Here, for example, is what the tables show for one-bed flats in Islington and Leeds respectively. (LIW refers to ‘low income working’). It is hard to see how anyone could read this without getting the impression that HB tenants in Islington are paying £250 and low income working families are paying £233 – showing that LHA tenants are paying more than their working peers:

LB Islington (Inner London North BRMA), one bedroom property

LHA rate: HB tenant – £250; LIW tenant: £233.

Leeds (Leeds BRMA), one bedroom property

LHA rate: HB tenant – £109; LIW tenant – £98.

However, the department’s own impact assessment for the housing benefit cuts shows that as of February, the average LHA award for a one-bed property in Islington was £168 and in Leeds £94. (DWP Impact assessment table 36). So the LHA maximum cannot be taken as a guide to what tenants are paying in rent or receiving in LHA – and those figures on what working households are paying should be taken with a pinch of salt as well.

If this is the best that a department with the enormous analytical capacity of DWP can do to evidence ministerial claims that LHA households are occupying more expensive properties than low income workers, it is hard to imagine a stronger endorsement of what the authors of the Birmingham report say:

“If the policy objective is to set levels of HB support to the average (median) of rents paid by other similar tenants not on HB with similar characteristics, then the analysis would suggest that to a large extent this is being achieved.”

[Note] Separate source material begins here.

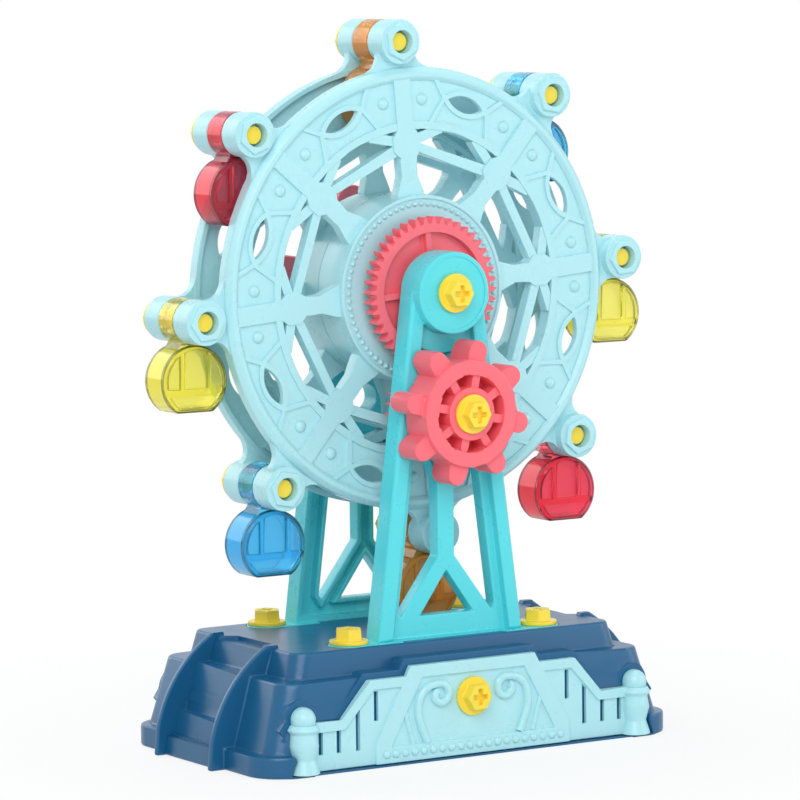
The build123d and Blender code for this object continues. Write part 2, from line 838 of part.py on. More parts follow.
with BuildPart() as front_fence:
    with BuildSketch(facing(fence_back, 0)):
        add(fence_outline())
        for x, low, outer_top, inner_top in slots:
            for side in (-1, 1):
                with BuildLine():
                    Polyline(
                        (side * (x - slot_width / 2), low),
                        (side * (x + slot_width / 2), low),
                        (side * (x + slot_width / 2), inner_top),
                        (side * (x - slot_width / 2), outer_top),
                        close=True,
                    )
                make_face(mode=Mode.SUBTRACT)
    extrude(amount=fence_floor - fence_back)

    # frame of the middle panel and the sloping handrails
    with BuildSketch(facing(fence_floor, 0)):
        Polygon(
            (-panel_foot, fence_bottom),
            (panel_foot, fence_bottom),
            (panel_foot, panel_knee),
            (panel_top_half, panel_top),
            (-panel_top_half, panel_top),
            (-panel_foot, panel_knee),
            align=None,
        )
        Polygon(
            (-panel_foot + panel_side + 2, panel_sill),
            (panel_foot - panel_side - 2, panel_sill),
            (panel_top_half - panel_side, panel_top - panel_head),
            (-panel_top_half + panel_side, panel_top - panel_head),
            align=None,
            mode=Mode.SUBTRACT,
        )
        for side in (-1, 1):
            with BuildLine():
                Polyline(
                    (side * post_x, rail_low),
                    (side * rail_low_end, rail_low),
                    (side * rail_high_end, rail_high),
                    (side * (panel_top_half + 1), rail_high),
                    (side * (panel_top_half + 3), rail_high - rail_drop),
                    (side * (rail_high_end - 2), rail_high - rail_drop),
                    (side * (rail_low_end - 1.2), rail_low - rail_drop),
                    (side * post_x, rail_low - rail_drop),
                    close=True,
                )
            make_face()
    extrude(amount=fence_rim - fence_floor)

    # turned half posts with a ball on top
    for side in (-1, 1):
        with BuildSketch(Plane(origin=(side * post_x, -fence_floor, 0), x_dir=(1, 0, 0), z_dir=(0, -1, 0))):
            Polygon(
                (0, fence_bottom),
                (6.5, fence_bottom),
                (4.7, 6.6),
                (6.0, 12.0),
                (5.2, 16.8),
                (6.6, 18.4),
                (5.2, 20.4),
                (0, 20.4),
                align=None,
            )
        revolve(axis=Axis((side * post_x, -fence_floor, 0), (0, 0, 1)), revolution_arc=-180)
        with Locations((side * post_x, -fence_floor, ball_height)):
            Sphere(ball_radius)
    split(bisect_by=Plane(origin=(0, -fence_back, 0), z_dir=(0, -1, 0)), keep=Keep.TOP)
    with BuildSketch(facing(fence_back, fence_bolt_z)):
        Circle(bolt_hole)
    extrude(amount=fence_rim, mode=Mode.SUBTRACT)
front_fence.part.label = "front_fence"
export_step(front_fence.part, "parts/front_fence.step")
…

That sort of message doesn’t help with the cuts agenda, but for how long can DWP continue to ignore the evidence it commissioned?

* Breaking down expenditure growth by caseload and payment components using the identity [Expenditure growth between t1 and t2] = [(Change in caseload t1 to t2 ) X (0.5 X payment t1 + 0.5 X payment t2)] + [(Change in payment t1 to t2 ) X (0.5 X caseload t1 + 0.5 X caseload t2)] where t1 and t2 are points in time.